I actually believe that that last sentence is unfair to Newton because the first step in working a Newtonian problem is to diagram the situation at hand, and that enables us to visualize the forces that are in play given the arrangement of the setup. That also helps us to realize which equations are germane to a solution. So in practice, with Newton we are still mentally factoring in the role of the setup—we are picturing ourselves as dealing with a pot on a ledge—the difference is that with Lagrange the role of the setup is factored right into the actual math. With both approaches, we get the same answer.
There was a time when I had thought that it was difficult to translate the role of arrangement into mathematics. But Lagrange is showing us how to do that. (And it’s the same way with causality. We can begin by describing the potential—the arrangement—and show how that setup enables motion. The Enlightenment folks saw causality as they saw Newton—as just about chains of motion, as if the world is only kinetic energy and not a total energy including potential—but the arrangement must be factored in).
I have a lot more to say on this difference between describing motion in terms of energy or with forces, but I am saving that for part two of this essay.
At this juncture, I’ll just repeat that I view the two approaches as more compatible than we might think at first. We use the method that is easiest to use for a given application.

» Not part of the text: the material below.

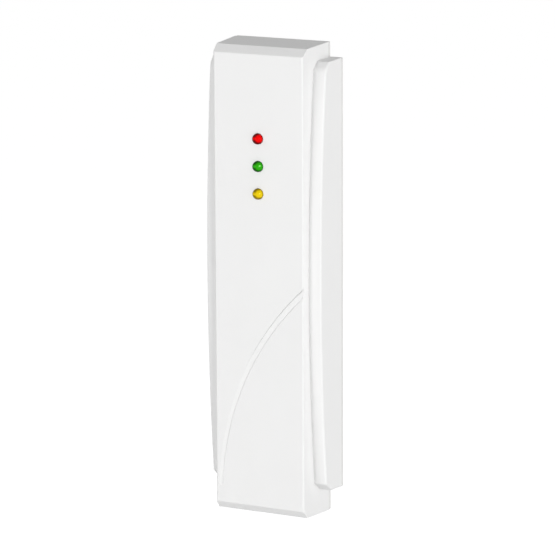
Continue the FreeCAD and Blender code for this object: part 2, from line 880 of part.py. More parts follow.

In one case, we are looking to the overarching horizon above us, to see our action as per how it is fitting in with others. And in the second case, we are looking down at where our feet are planted firmly on the ground. But there is no reason to have to choose one approach as automatically better than the other.
Arguably, it is beneficial to be able to use either method (although looking at each might result in jumping to different philosophical conclusions).
We shouldn’t let ourselves be told that the only choice is between a clockwork Universe or the spirits.
My own understanding of Lagrangian mechanics comes from Schaum’s Outline of Lagrangian Dynamics, by Dare Wells, which is full of practical problems.